I propose... and this may require something we don't have, like a plugin... that AFK kicking be based on chunk server load or entity count rather than time. Thus, if a player runs a massive farm that starts to lag, they get kicked faster. However, if a player builds a farm that minimizes lag and keeps entity count down, they do not get kicked. In this case, the AFK time limit could be expanded to allow players to idle farms for supplies *within reason*.
Pfft, I could take the server to the crash point in like ten seconds with about ten minutes of setup beforehand. With about two hours and a bit of redstone I could also make it dupe a full shulker box in the process.

I could definitely write a plugin addressing lag concerns for AFK players. As I mentioned before, it could unload chunks around AFK players whenever actual live players or the forum should get priority, and kick them if there are real issues. It's hard to see how much each chunk contributes to the total lag, since every tick is processed in multiple passes each checking every loaded chunk. We could just make it based on global lag or local entity count, though.
commandblockguy wrote:
Pfft, I could take the server to the crash point in like ten seconds with about ten minutes of setup beforehand.


On most servers, it's extremely easy, and you have several options (DON'T USE THESE, I AM POSTING THIS FOR "SCIENTIFIC" REASONS)

Dig a decent-sized hole (deeper=better), with one block preventing sky access.

Use a piston to repeatedly move that block back and forth.

RIP server, due to lighting updates.

Another favorite of server-crashes is using a short-ish line of pistons being activated and deactivated several times per second.
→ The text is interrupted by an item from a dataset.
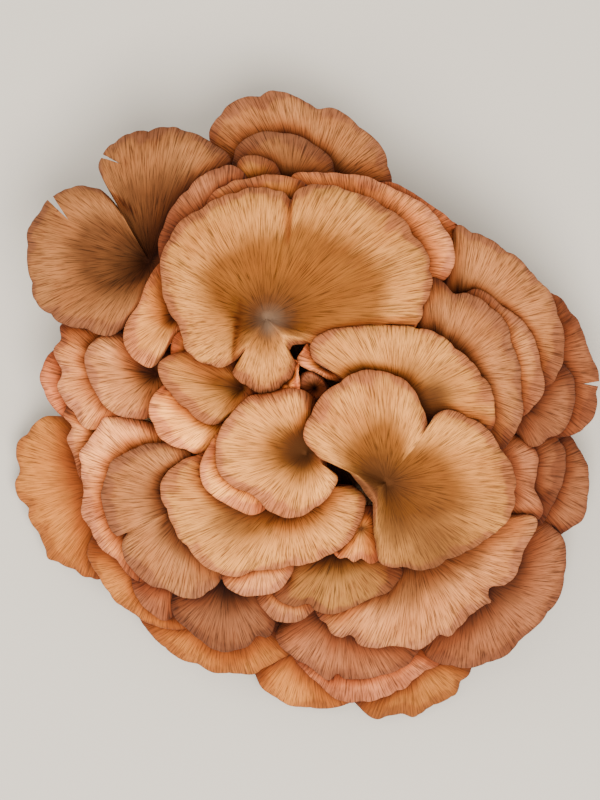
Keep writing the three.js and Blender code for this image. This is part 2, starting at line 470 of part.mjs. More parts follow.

This kills the server quite quickly, too.

Additionally, having a large grid of Redstone wires and repeatedly activating and deactivating that can cause some problems Evil or Very Mad

Neither of these will work on large servers, which have custom-written plugins the defend against this. It's not too hard to determine of someone is attempting to crash the server via a plugin. It's hard to determine exactly who is crashing and how to stop the server itself from crashing.